--- Task statement ---
From the listing below, extract every line in which the word "handed" appears.

--- Provided entries ---
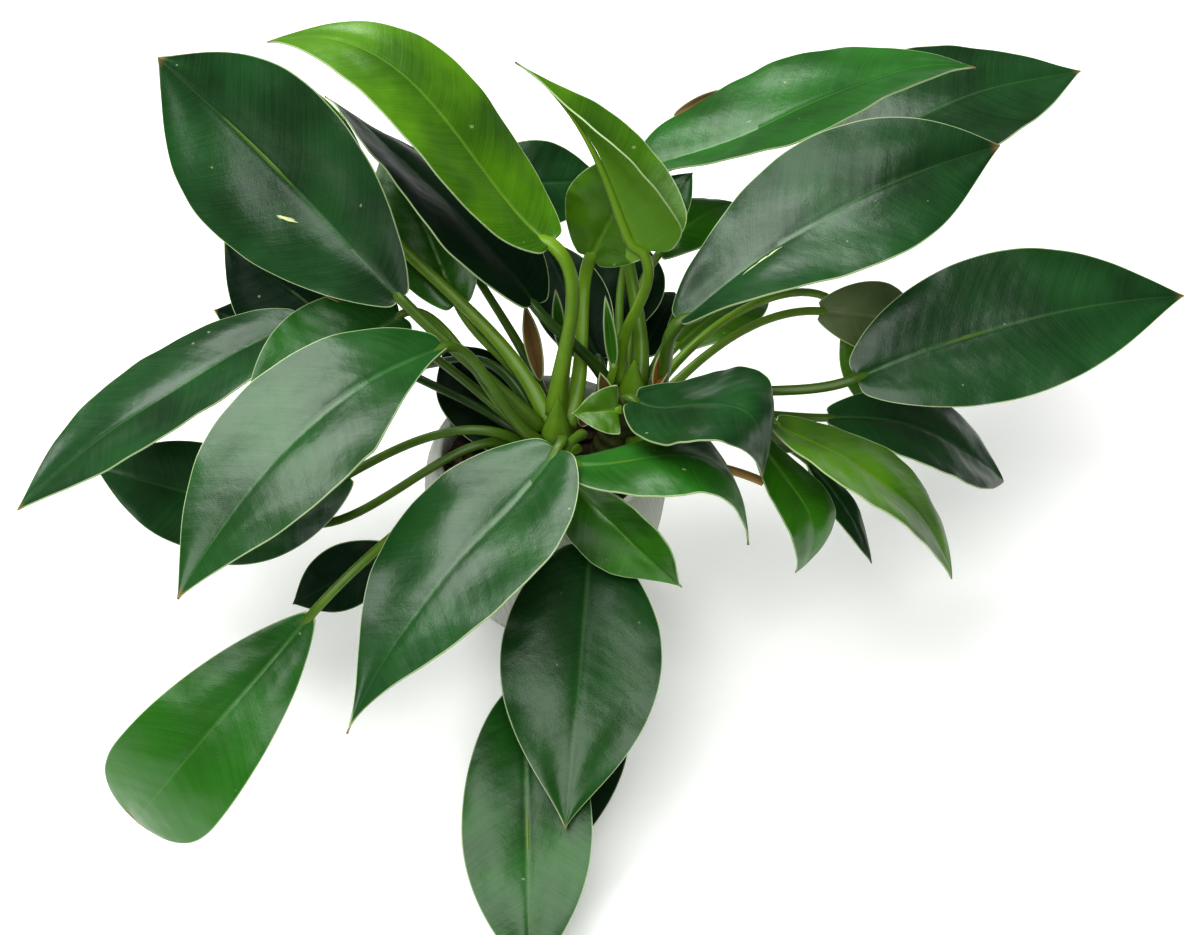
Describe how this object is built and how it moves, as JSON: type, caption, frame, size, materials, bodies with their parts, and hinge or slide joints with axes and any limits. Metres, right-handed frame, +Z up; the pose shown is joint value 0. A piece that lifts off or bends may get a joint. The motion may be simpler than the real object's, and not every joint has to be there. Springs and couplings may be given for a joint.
{
  "type": "potted philodendron plant",
  "caption": "Leafy potted philodendron: long glossy green leaves on arching stalks rise and hang round from two short crowns in a fluted round pot filled with soil.",
  "frame": {"origin": "middle of the pot's flat underside", "axes": "+Z up out of the pot, -Y to the front that the picture shows, +X to the viewer's right"},
  "size_m": [0.681, 0.5634, 0.3506],
  "materials": {
    "pot": "matt, fluted",
    "soil": "rough bark mulch",
    "stem": "rough, scarred",
    "leaf_old": "glossy, dark blue-green",
    "leaf_mature": "glossy green",
    "leaf_fresh": "glossy bright green",
    "leaf_young": "glossy yellow-green",
    "leaf_dull": "dull olive",
    "dry": "dry, brown"
  },
  "bodies": {
    "root": {"pot": "pot", "soil": "soil", "stem_left": "stem", "stem_right": "stem", "leaf_left_front_lowest": "leaf_mature", "leaf_left_front_hidden": "leaf_mature", "leaf_left_front_hanging": "leaf_old", "leaf_left_low_front_corner": "leaf_mature", "leaf_left_low_side_a": "leaf_old", "leaf_left_low_side_b": "leaf_old", "leaf_left_low_small": "leaf_old", "leaf_left_back_dark_a": "leaf_old", "leaf_left_back_dark_b": "leaf_old", "leaf_left_far_side": "leaf_old", "leaf_left_side_small": "leaf_mature", "leaf_left_crown_shaded": "leaf_old", "leaf_left_big_side": "leaf_old", "leaf_left_big_front": "leaf_old", "leaf_left_front_centre": "leaf_mature", "leaf_left_front_under": "leaf_fresh", "leaf_left_underside": "leaf_fresh", "leaf_left_back_behind": "leaf_fresh", "leaf_left_back_top": "leaf_old", "leaf_left_upper_big": "leaf_old", "leaf_left_back_young": "leaf_young", "leaf_left_top_bright": "leaf_young", "leaf_right_low_dark": "leaf_old", "leaf_right_low_pair_small": "leaf_old", "leaf_right_fading": "leaf_young", "leaf_right_dull": "leaf_dull", "leaf_right_back_far": "leaf_old", "leaf_right_arching": "leaf_fresh", "leaf_right_bright_side": "leaf_young", "leaf_right_side_big": "leaf_old", "leaf_right_under_bright": "leaf_young", "leaf_right_back_a": "leaf_old", "leaf_right_back_b": "leaf_old", "leaf_right_back_light": "leaf_fresh", "leaf_right_crown_heart": "leaf_old", "leaf_right_shaded_centre": "leaf_old", "leaf_right_back_small": "leaf_mature", "leaf_right_back_long": "leaf_mature", "leaf_right_upper_big": "leaf_old", "leaf_right_behind_dark": "leaf_old", "leaf_right_folded_young": "leaf_young", "bract_right_crown": "leaf_young", "sheath_right_bright": "leaf_fresh", "old_stalk_right": "dry"}
  },
  "joints": []
}
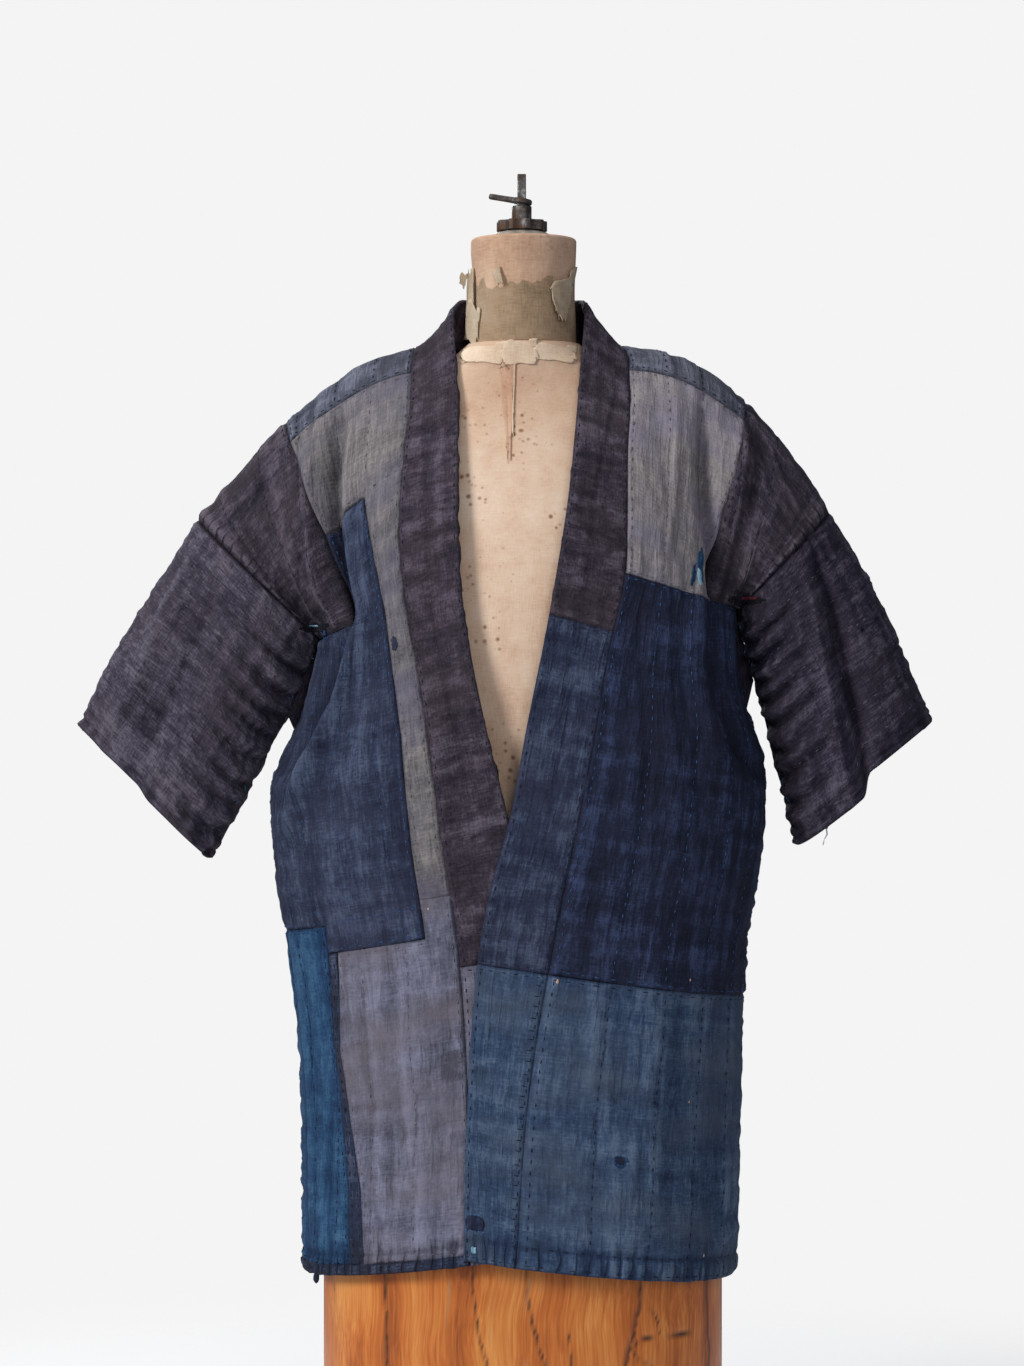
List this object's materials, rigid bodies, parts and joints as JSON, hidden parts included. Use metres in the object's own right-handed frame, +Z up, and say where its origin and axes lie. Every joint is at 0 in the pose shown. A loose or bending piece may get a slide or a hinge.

--- Solution to this problem ---
Describe how this object is built and how it moves, as JSON: type, caption, frame, size, materials, bodies with their parts, and hinge or slide joints with axes and any limits. Metres, right-handed frame, +Z up; the pose shown is joint value 0. A piece that lifts off or bends may get a joint. The motion may be simpler than the real object's, and not every joint has to be there. Springs and couplings may be given for a joint.
List this object's materials, rigid bodies, parts and joints as JSON, hidden parts included. Use metres in the object's own right-handed frame, +Z up, and say where its origin and axes lie. Every joint is at 0 in the pose shown. A loose or bending piece may get a slide or a hinge.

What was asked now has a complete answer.